Following its publication, there was a court action in the United States to determine if it was or it wasn’t pornographic; this brought Joyce an unwelcome notoriety.
Ulysses was published in the USA in 1934 and in Britain in 1936.
Joyce died in Switzerland in 1941.

• Ordinary Dublin:
He set all his works in Ireland and mostly in the city of Dublin.
His achievement was to give a realistic portrait of the life of ordinary people doing ordinary things and living ordinary lives.

• The Rebellion Against the Church:
Joyce studied in a Jesuits school, however he challenged Catholicism, which had taken possession of Irish minds.

• A Poor Eye-Sight:
James Joyce was almost blind. This problem was compensated by his sense of ear, and the sound of words was very important to him.

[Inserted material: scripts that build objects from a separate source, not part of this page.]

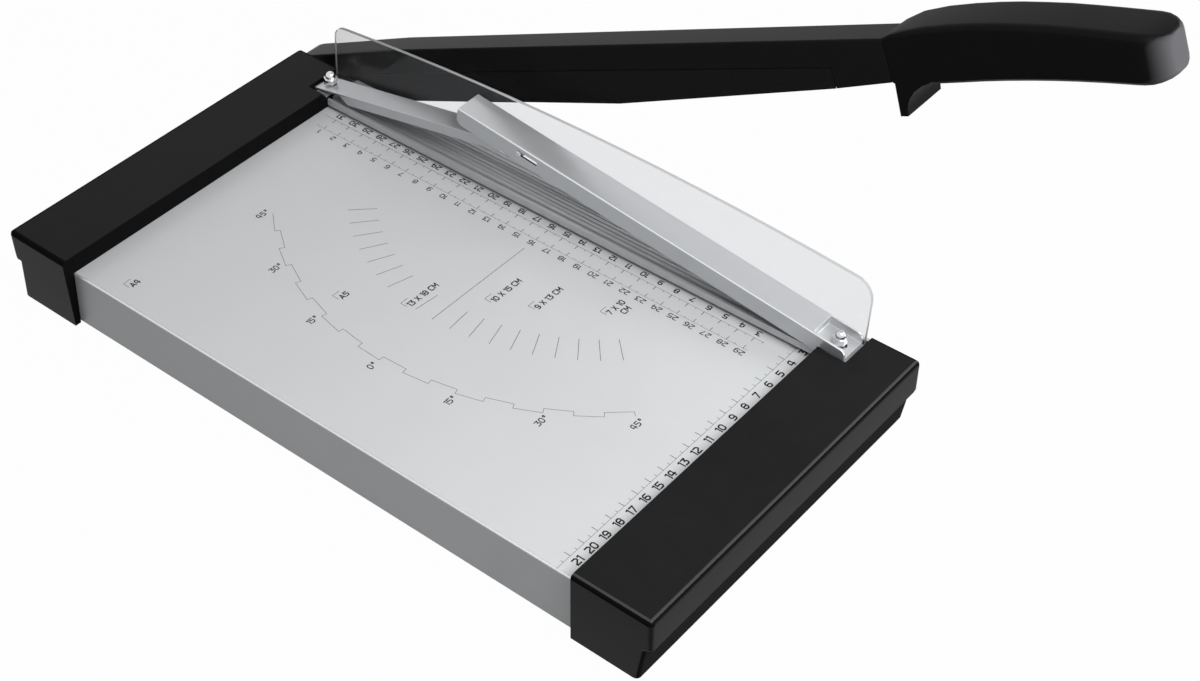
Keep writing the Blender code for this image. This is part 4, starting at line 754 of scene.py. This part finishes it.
# %% [markdown]
# Two long scales run beside the clamp, counted from either end, and a short one runs along the operator's cap. Each
# has a base line, a long mark at every centimetre and a short one halfway. The scale away from the clamp is printed
# thinner and paler than the other two, so it is a print of its own.

# %% Print the scales' marks
SCALE_ZERO = 0.1595
LONG_SCALE = 32
UPPER = EDGE - 0.0363
LOWER = EDGE - 0.0463
SHORT = 0.00984 - SCALE_ZERO
UPPER_LINE, LOWER_LINE, SHORT_LINE = (0.024, 0.318), (0.027, 0.3145), (0.0275, 0.22)
HALF = 0.005
MARK, HALF_MARK = 0.0028, 0.0011
CAP_MARK, CAP_HALF_MARK = 0.0036, 0.0016
UPPER_COUNT, LOWER_COUNT, SHORT_COUNT = range(3, 32), range(1, 30), range(3, 22)


def along(centimetres):
    return centimetres / 100 - SCALE_ZERO


marks = [bar((UPPER, UPPER_LINE[0] - SCALE_ZERO), (UPPER, UPPER_LINE[1] - SCALE_ZERO), HAIR),
         bar((EDGE - SHORT_LINE[0], SHORT), (EDGE - SHORT_LINE[1], SHORT), HAIR)]
pale_marks = [bar((LOWER, LOWER_LINE[0] - SCALE_ZERO), (LOWER, LOWER_LINE[1] - SCALE_ZERO), FAINT)]
for k in UPPER_COUNT:
    y = along(k)
    marks.append(bar((UPPER, y), (UPPER - MARK, y), FIRM))
    marks.append(bar((UPPER, y - HALF), (UPPER - HALF_MARK, y - HALF), LIGHT))
for k in LOWER_COUNT:
    y = along(LONG_SCALE - k)
    pale_marks.append(bar((LOWER, y), (LOWER + MARK, y)))
    pale_marks.append(bar((LOWER, y + HALF), (LOWER + HALF_MARK, y + HALF), FINE))
for k in SHORT_COUNT:
    x = EDGE - k / 100
    marks.append(bar((x, SHORT), (x, SHORT + CAP_MARK)))
    marks.append(bar((x - HALF, SHORT), (x - HALF, SHORT + CAP_HALF_MARK), FINE))
scale_marks = finish_print("scale_marks", marks)
pale_scale = finish_print("pale_scale", pale_marks, pale_ink)
print(len(scale_marks.data.polygons), "faces of dark marks,", len(pale_scale.data.polygons), "of pale ones")

# %% [markdown]
# The long scales' numbers are turned to be read from the arm's side, and the short scale's face the operator.

# %% Print the scales' numbers
QUARTER_TURN = math.pi / 2
UPPER_ROW = UPPER + 0.0040
LOWER_ROW = LOWER - 0.0034
SHORT_ROW = SHORT - 0.0042
numbers = []
pale_numbers = []
for k in UPPER_COUNT:
    numbers += number(str(k), (UPPER_ROW, along(k)), QUARTER_TURN, 0.0030, wide=0.95, weight="bold")
for k in LOWER_COUNT:
    pale_numbers += number(str(k), (LOWER_ROW, along(LONG_SCALE - k)), QUARTER_TURN, 0.0029, wide=0.95)
for k in SHORT_COUNT:
    numbers += number(str(k), (EDGE - k / 100, SHORT_ROW), 0, 0.0036, wide=0.9, weight="bold")
scale_numbers = finish_print("scale_numbers", numbers)
pale_scale_numbers = finish_print("pale_scale_numbers", pale_numbers, pale_ink)
print(len(scale_numbers.data.polygons), "faces of dark numbers,", len(pale_scale_numbers.data.polygons), "of pale ones")

# %% [markdown]
# A protractor is printed round the middle of the cutting edge. Its rim steps in and out every five degrees, short
# rays stand inside it, and one long ray marks the square cut. All of it is drawn from one centre and one angle step.
# One ray is left out, where a sheet's size is printed.

# %% Print the protractor
RAY_STEP = 5
LABEL_STEP = 15
LAST_RAY = 45
LEFT_OUT = -10
RIM_OUTER = 0.168
RIM_INNER = 0.165
RAY_INNER = 0.113
RAY_OUTER = 0.1285
LONG_RAY_INNER = 0.055
LABEL_RADIUS = 0.1735
OFF_CENTRE = 0.0006
centre = Vector((EDGE - OFF_CENTRE, OFF_CENTRE))


def polar(radius, degrees):
    turned = math.radians(degrees)
    return centre - radius * Vector((math.cos(turned), math.sin(turned)))


rim = []
for index, degrees in enumerate(range(-LAST_RAY, LAST_RAY, RAY_STEP)):
    radius = RIM_OUTER if index % 2 == 0 else RIM_INNER
    rim.append(bar(polar(radius, degrees), polar(radius, degrees + RAY_STEP), FINE))
    rim.append(bar(polar(RIM_INNER, degrees + RAY_STEP), polar(RIM_OUTER, degrees + RAY_STEP), FINE))
for degrees in range(-LAST_RAY, LAST_RAY + 1, RAY_STEP):
    if degrees != LEFT_OUT:
        inner = LONG_RAY_INNER if degrees == 0 else RAY_INNER
        rim.append(bar(polar(inner, degrees), polar(RAY_OUTER, degrees), LIGHT))
protractor = finish_print("protractor", rim)
labels = []
for degrees in range(-LAST_RAY, LAST_RAY + 1, LABEL_STEP):
    labels += number(f"{abs(degrees)}{DEGREE}", polar(LABEL_RADIUS, degrees), height=0.0031, wide=0.85)
protractor_numbers = finish_print("protractor_numbers", labels)
print(len(protractor.data.polygons), "faces in the protractor")

# %% [markdown]
# Small corner marks show where the usual sheets end when they lie against the cap and the edge. Each corner stands
# at its sheet's width from the edge and its length from the scale's zero, with the size beside it. The smallest
# sheet's size has no room on one line, so its unit stands below.

# %% Print the sheet corners
SHEETS = ((0.210, 0.297, "A4"), (0.148, 0.210, "A5"), (0.130, 0.180, "13 X 18 CM"), (0.100, 0.150, "10 X 15 CM"),
          (0.090, 0.130, "9 X 13 CM"), (0.070, 0.100, "7 X 10"))
CORNER_LONG, CORNER_SHORT = 0.005, 0.0042
WORDS_IN, WORDS_DOWN = 0.0016, 0.0041
UNIT_IN, UNIT_DOWN = 0.0066, 0.0091
PRINT_LOOK = {"height": 0.0030, "align": "LEFT", "wide": 0.86, "weight": "bold"}
corners = []
words = []
for width, length, text in SHEETS:
    x, y = EDGE - width, length - SCALE_ZERO
    corners.append(bar((x, y), (x + CORNER_LONG, y), CORNER))
    corners.append(bar((x, y), (x, y - CORNER_SHORT), CORNER))
    words += number(text, (x + WORDS_IN, y - WORDS_DOWN), **PRINT_LOOK)
words += number("CM", (x + UNIT_IN, y - UNIT_DOWN), **PRINT_LOOK)
sheet_corners = finish_print("sheet_corners", corners)
sheet_sizes = finish_print("sheet_sizes", words)
print(len(SHEETS), "sheet corners,", len(sheet_sizes.data.polygons), "faces of words")

# %% [markdown]
# At the end the view layer is brought up to date.

# %% Finish
bpy.context.view_layer.update()
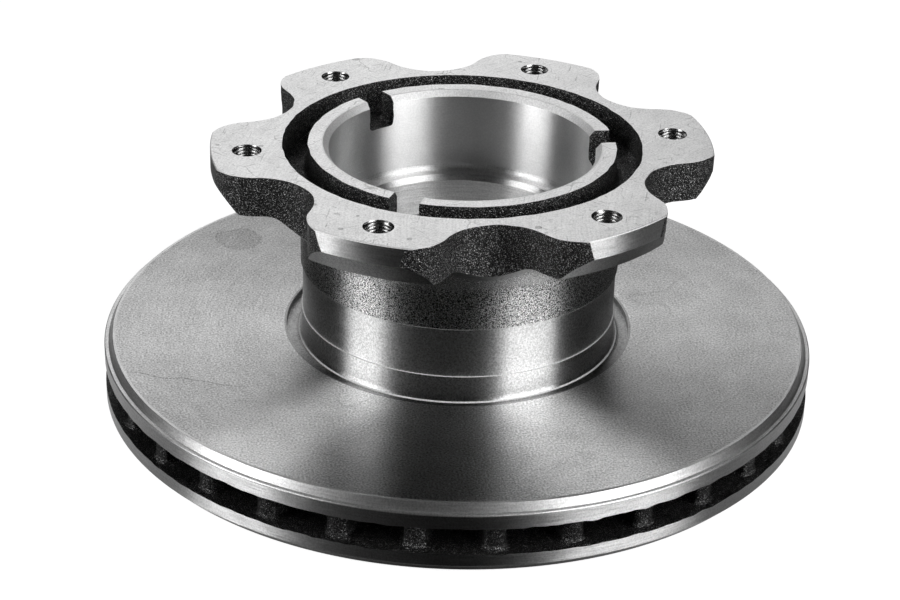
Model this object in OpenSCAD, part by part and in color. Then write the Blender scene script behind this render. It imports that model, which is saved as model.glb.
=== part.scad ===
// Ventilated brake disc with a long neck, cast in one piece and turned.
// The friction ring lies on the XY plane, the neck rises along +Z and ends in
// a lobed flange with tapped holes. All sizes are in millimetres.

/* [Friction ring] */
// Outer diameter of both friction plates
ring_od = 304; // [290:1:330]
// Thickness over both friction faces
ring_t = 30; // [28:0.5:34]
// Thickness of the plate that carries the neck
outer_plate_t = 9.6; // [9:0.1:11]
// Thickness of the free plate
inner_plate_t = 9; // [8.5:0.1:10.5]
// Diameter at which both friction faces end
face_od = 296.8; // [286:0.2:298]
// Depth of the wear step round each friction face
step_depth = 3.3; // [2:0.1:4]
// Width of the bevel that leads down to the wear step
bevel_w = 1.8; // [1:0.1:2]
// Chamfer on the edges of the rim
rim_chamfer = 0.4; // [0.2:0.1:0.8]
// Inner diameter of the free plate
plate_id = 146; // [138:1:150]
// Chamfer on the inner edges of the free plate
plate_chamfer = 1.2; // [0.5:0.1:2]

/* [Vanes] */
// Number of vanes between the plates
vane_count = 30; // [20:1:36]
// Thickness of a vane
vane_t = 8; // [4:0.1:9]
// Fillet of a vane on the free plate
vane_low_fillet = 2; // [0.6:0.1:2.2]
// Fillet of a vane on the outer plate
vane_high_fillet = 1.4; // [0.6:0.1:2.2]
// Distance from the rim to the outer end of a vane
vane_setback = 3.6; // [2.4:0.1:8]
// Diameter on which the vanes begin
vane_start_d = 158; // [156:1:170]
// Angle of the first vane
vane_angle = 3; // [0:0.5:12]

/* [Neck] */
// Diameter of the turned land at the foot of the neck
foot_d = 135.2; // [134.6:0.2:137]
// Height of the foot land above the friction face
foot_h = 9.4; // [6:0.2:14]
// Diameter of the turned middle of the neck
neck_d = 134; // [130:0.2:134.2]
// Height above the friction face at which the turning stops
turned_h = 31; // [22:0.5:36]
// Diameter of the neck where it is left as cast
cast_d = 135.6; // [134.6:0.2:138]
// Outer diameter of the relief groove round the foot
relief_od = 148; // [145:0.5:152]
// Depth of the relief groove
relief_depth = 2.5; // [1.5:0.1:4]
// Fillet between the foot and the floor of the relief groove
foot_fillet = 2.8; // [1.5:0.1:3.6]

/* [Flange] */
// Height of the whole disc
disc_h = 114; // [106:0.5:126]
// Turned diameter over the lobes
flange_od = 210; // [206:0.5:216]
// Height of the turned edge of the lobes
flange_edge_h = 8.4; // [6:0.2:11]
// Thickness of the lobes
lobe_t = 17.3; // [15:0.1:20]
// Width of the cone turned under the edge of the lobes
edge_cone_w = 6; // [4:0.2:8]
// Chamfer on the top edge of the lobes
edge_chamfer = 0.5; // [0.3:0.1:1]
// Diameter at which the web under the flange would meet the lobes
web_d = 171.4; // [166:0.2:176]
// Angle of the web, from level
web_angle = 45; // [38:1:50]
// Fillet between neck and web
neck_fillet = 8; // [4:0.5:12]
// Fillet between web and lobes
lobe_fillet = 6.5; // [4:0.5:8]

/* [Lobes] */
// Number of lobes, each with one tapped hole
lobe_count = 6; // [4:1:6]
// Diameter over the lobes as cast, before they are turned
lobe_cast_d = 212.6; // [211:0.2:220]
// Distance from the axis to the bottom of each scallop
scallop_depth = 80.4; // [78:0.2:84]
// Radius of the bottom of each scallop
scallop_r = 23; // [18:0.5:26]
// Radius of the shoulders of each lobe
shoulder_r = 13; // [8:0.5:16]
// Shift of the casting against the turned axis, along X
cast_shift_x = 0; // [-1:0.1:1]
// Shift of the casting against the turned axis, along Y
cast_shift_y = -0.8; // [-1:0.1:1]

/* [Tapped holes] */
// Diameter of the bolt circle
bolt_circle_d = 180; // [176:0.5:184]
// Core diameter of the thread
thread_core_d = 10.4; // [8.4:0.1:12]
// Diameter of the countersunk mouth
mouth_d = 12.4; // [12.2:0.1:14]

/* [Pilot ring] */
// Diameter of the pilot bore
pilot_d = 112; // [108:0.2:114]
// Diameter at which the lead-in of the pilot bore starts
lead_d = 116.4; // [115:0.2:118]
// Depth of the lead-in
lead_h = 2.6; // [1:0.1:4]
// Distance from the top to the shoulder under the pilot bore
shoulder_depth = 37.6; // [32:0.2:40]
// Fillet in the corner over the shoulder
shoulder_fillet = 3.4; // [1:0.1:5]
// Diameter of the clearance bore under the shoulder
clear_d = 100; // [96:0.5:102]
// Width of the chamfer at the top of the clearance bore
clear_chamfer_w = 1.6; // [1:0.1:1.8]
// Height of that chamfer
clear_chamfer_h = 2.4; // [1:0.1:4]
// Length of the clearance bore, with its chamfer
clear_h = 18; // [12:0.5:22]
// Diameter of the cast hollow inside the neck
hollow_d = 116; // [108:0.5:118]
// Rounding where the hollow opens into the vents
hollow_r = 4; // [2:0.5:5]

/* [Groove and slots] */
// Outer diameter of the cast groove in the flange
groove_od = 150.4; // [147:0.2:154]
// Inner diameter of the cast groove
groove_id = 128.8; // [126:0.2:132]
// Depth of the groove and of the slots
groove_depth = 13.2; // [8:0.2:15]
// Draft of each side of the groove, as a width
groove_draft = 0.5; // [0.2:0.1:1]
// Fillet on the floor of the groove
groove_fillet = 3; // [1:0.5:4]
// Number of slots through the pilot ring
slot_count = 3; // [2:1:6]
// Width of each slot
slot_w = 12.8; // [8:0.2:16]
// Fillet on the floor of each slot
slot_fillet = 1.6; // [0.8:0.2:3]

/* [Hidden] */
$fn = 180;
iron = "dimgray";
over = 1;         // how far a cutting tool reaches past what it cuts
sink = 0.6;       // how deep a vane is rooted in each plate
toe = 0.05;       // how deep its fillets run out in the plates
arc_steps = 6;    // facets of a fillet
ring_r = ring_od / 2;
face_r = face_od / 2;
vent_low = inner_plate_t;
vent_high = ring_t - outer_plate_t;
relief_floor = ring_t - relief_depth;
foot_top = ring_t + foot_h;
turned_top = ring_t + turned_h;
neck_step = (foot_d - neck_d) / 2;
edge_low = disc_h - flange_edge_h;
lobe_low = disc_h - lobe_t;
web_foot_z = lobe_low - (web_d - cast_d) / 2 * tan(web_angle);
neck_tangent = neck_fillet * tan((90 - web_angle) / 2);
lobe_tangent = lobe_fillet * tan(web_angle / 2);
groove_floor = disc_h - groove_depth;
shoulder_z = disc_h - shoulder_depth;
clear_low = shoulder_z - clear_h;
hollow_top = clear_low - (hollow_d - clear_d) / 2;
lobe_pitch = 360 / lobe_count;
mouth_h = (mouth_d - thread_core_d) / 2;

// Points of a round stretch about [cx, cy], from angle a0 to angle a1.
function arc(cx, cy, r, a0, a1, steps = arc_steps) =
    [for (i = [0:steps]) let (a = a0 + (a1 - a0) * i / steps) [cx + r * cos(a), cy + r * sin(a)]];

// Outside of the section, from the rim of the outer plate up to the edge of a lobe.
function outside() = concat(
    [[ring_r, vent_high],
     [ring_r, ring_t - step_depth - rim_chamfer],
     [ring_r - rim_chamfer, ring_t - step_depth],
     [face_r + bevel_w, ring_t - step_depth],
     [face_r, ring_t],
     [relief_od / 2, ring_t],
     [relief_od / 2, relief_floor]],
    arc(foot_d / 2 + foot_fillet, relief_floor + foot_fillet, foot_fillet, 270, 180),
    [[foot_d / 2, foot_top - neck_step],
     [neck_d / 2, foot_top],
     [neck_d / 2, turned_top],
     [cast_d / 2, turned_top]],
    arc(cast_d / 2 + neck_fillet, web_foot_z - neck_tangent, neck_fillet, 180, 90 + web_angle),
    arc(web_d / 2 + lobe_tangent, lobe_low - lobe_fillet, lobe_fillet, 90 + web_angle, 90),
    [[flange_od / 2 - edge_cone_w, lobe_low],
     [flange_od / 2, edge_low],
     [flange_od / 2, disc_h - edge_chamfer],
     [flange_od / 2 - edge_chamfer, disc_h]]);

// Inside of the section, from the lead-in of the pilot bore down to the vents.
function inside() = concat(
    [[lead_d / 2, disc_h],
     [pilot_d / 2, disc_h - lead_h]],
    arc(pilot_d / 2 - shoulder_fillet, shoulder_z + shoulder_fillet, shoulder_fillet, 0, -90),
    [[clear_d / 2 + clear_chamfer_w, shoulder_z],
     [clear_d / 2, shoulder_z - clear_chamfer_h],
     [clear_d / 2, clear_low],
     [hollow_d / 2, hollow_top]],
    arc(hollow_d / 2 + hollow_r, vent_high + hollow_r, hollow_r, 180, 270));

// Outer plate, neck and flange, turned as one body.
module neck_and_flange() {
    rotate_extrude() polygon(concat(outside(), inside()));
}

// Free plate, with the same wear step on its own face.
module free_plate() {
    rotate_extrude() polygon([
        [plate_id / 2 + plate_chamfer, 0],
        [face_r, 0],
        [face_r + bevel_w, step_depth],
        [ring_r - rim_chamfer, step_depth],
        [ring_r, step_depth + rim_chamfer],
        [ring_r, vent_low],
        [plate_id / 2 + plate_chamfer, vent_low],
        [plate_id / 2, vent_low - plate_chamfer],
        [plate_id / 2, plate_chamfer]]);
}

// Half of the section of a vane: its root and fillet on the free plate, its
// side, and its fillet and root on the outer plate.
function vane_half() = concat(
    [[vane_t / 2 + vane_low_fillet, vent_low - sink]],
    arc(vane_t / 2 + vane_low_fillet, vent_low - toe + vane_low_fillet, vane_low_fillet, 270, 180, 4),
    arc(vane_t / 2 + vane_high_fillet, vent_high + toe - vane_high_fillet, vane_high_fillet, 180, 90, 4),
    [[vane_t / 2 + vane_high_fillet, vent_high + sink]]);

// The section carried round the end of a vane, as half a turn.
module vane_end() {
    rotate(-90) rotate_extrude(angle = 180)
        polygon(concat([[0, vent_low - sink]], vane_half(), [[0, vent_high + sink]]));
}

// One straight radial vane with round ends.
module vane() {
    half = vane_half();
    inner = vane_start_d / 2 + vane_t / 2;
    outer = ring_r - vane_setback - vane_t / 2;
    translate([inner, 0, 0]) rotate([90, 0, 90]) linear_extrude(outer - inner)
        polygon(concat(half, [for (i = [len(half) - 1:-1:0]) [-half[i][0], half[i][1]]]));
    translate([outer, 0, 0]) vane_end();
    translate([inner, 0, 0]) rotate(180) vane_end();
}

module vanes() {
    for (i = [0:vane_count - 1]) rotate(vane_angle + i * 360 / vane_count) vane();
}

// Plan of one scallop: a round bottom and two round shoulders that run out
// into the cast outline of the lobes. It opens towards +X.
module scallop_plan() {
    cast_r = lobe_cast_d / 2;
    bottom_x = scallop_depth + scallop_r;
    reach = cast_r - shoulder_r;
    gap = scallop_r + shoulder_r;
    shoulder_x = (reach * reach - gap * gap + bottom_x * bottom_x) / (2 * bottom_x);
    shoulder_y = sqrt(reach * reach - shoulder_x * shoulder_x);
    meet = atan2(shoulder_y, shoulder_x - bottom_x);
    run_out = atan2(shoulder_y, shoulder_x);
    shoulder = arc(shoulder_x, shoulder_y, shoulder_r, meet - 180, run_out, 10);
    bottom = arc(bottom_x, 0, scallop_r, meet, 360 - meet, 20);
    far = (cast_r + over) / cos(run_out);
    polygon(concat(
        [[far * cos(run_out), far * sin(run_out)]],
        [for (i = [10:-1:1]) shoulder[i]],
        bottom,
        [for (i = [1:10]) [shoulder[i][0], -shoulder[i][1]]],
        [[far * cos(run_out), -far * sin(run_out)]]));
}

// The scallops between the lobes, moved with the casting.
module scallops() {
    translate([cast_shift_x, cast_shift_y, web_foot_z])
        linear_extrude(disc_h - web_foot_z + over)
            for (i = [0:lobe_count - 1]) rotate((i + 0.5) * lobe_pitch) scallop_plan();
}

// Tapped holes at thread core size, with their countersunk mouths.
module tapped_holes() {
    for (i = [0:lobe_count - 1]) rotate(i * lobe_pitch) translate([bolt_circle_d / 2, 0, 0]) {
        translate([0, 0, lobe_low - lobe_fillet - over])
            cylinder(d = thread_core_d, h = lobe_t + lobe_fillet + 2 * over);
        translate([0, 0, disc_h - mouth_h])
            cylinder(d1 = thread_core_d, d2 = mouth_d + 2 * over, h = mouth_h + over);
    }
}

// Ring-shaped groove between the flange and the pilot ring.
module groove() {
    low_out = groove_od / 2 - groove_draft;
    low_in = groove_id / 2 + groove_draft;
    rotate_extrude() polygon(concat(
        [[groove_id / 2, disc_h + over],
         [groove_id / 2, disc_h]],
        arc(low_in + groove_fillet, groove_floor + groove_fillet, groove_fillet, 180, 270),
        arc(low_out - groove_fillet, groove_floor + groove_fillet, groove_fillet, 270, 360),
        [[groove_od / 2, disc_h],
         [groove_od / 2, disc_h + over]]));
}

// Slots through the pilot ring, from the bore into the groove.
module slots() {
    depth = (groove_od + groove_id) / 4;
    for (i = [0:slot_count - 1]) rotate(i * 360 / slot_count)
        rotate([90, 0, 90]) translate([0, 0, clear_d / 4])
            linear_extrude(depth - clear_d / 4) polygon(concat(
                arc(-slot_w / 2 + slot_fillet, groove_floor + slot_fillet, slot_fillet, 180, 270, 4),
                arc(slot_w / 2 - slot_fillet, groove_floor + slot_fillet, slot_fillet, 270, 360, 4),
                [[slot_w / 2, disc_h + over],
                 [-slot_w / 2, disc_h + over]]));
}

module brake_disc() {
    color(iron) difference() {
        union() {
            neck_and_flange();
            free_plate();
            vanes();
        }
        scallops();
        tapped_holes();
        groove();
        slots();
    }
}

brake_disc();
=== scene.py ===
"""Visual model of a ventilated brake disc: one casting, turned, milled and tapped."""

import logging
import math
from dataclasses import dataclass, field
from enum import Enum

import bmesh
import bpy
import numpy as np
from mathutils import Matrix, Vector


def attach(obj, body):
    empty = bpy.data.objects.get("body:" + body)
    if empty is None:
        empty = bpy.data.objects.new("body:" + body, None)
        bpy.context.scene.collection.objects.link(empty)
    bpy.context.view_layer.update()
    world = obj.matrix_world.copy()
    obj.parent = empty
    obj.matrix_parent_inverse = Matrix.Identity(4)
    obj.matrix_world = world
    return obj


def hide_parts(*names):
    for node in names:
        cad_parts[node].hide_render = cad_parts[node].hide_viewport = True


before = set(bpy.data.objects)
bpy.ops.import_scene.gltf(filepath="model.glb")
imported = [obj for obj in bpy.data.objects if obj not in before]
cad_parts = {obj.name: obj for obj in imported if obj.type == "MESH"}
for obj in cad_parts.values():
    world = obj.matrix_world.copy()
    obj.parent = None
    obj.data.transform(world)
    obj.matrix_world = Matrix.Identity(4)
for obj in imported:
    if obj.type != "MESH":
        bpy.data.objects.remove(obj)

LOG = logging.getLogger("brake_disc")
TO_METRES = 0.001
COLUMNS = 360
WELD_DIGITS = 4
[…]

• A Subjective Perception of Time:
The facts become confused in the novel, they are always explored from different points of view simultaneously, and are presented as ‘clues’ and not through the voice of an omniscient narrator.
Joyce meticulously collects and analyses the impression and thoughts that an outer event, at a given moment, has caused in the inner world of the character.
The portrait of the character is based on introspection rather than on description.
Time is not perceived as objective, but as subjective, leading to a psychological change.

• The Impersonality of the Artist:
His style was characterized by a free direct speech, different languages and by the epiphany (rivelazione).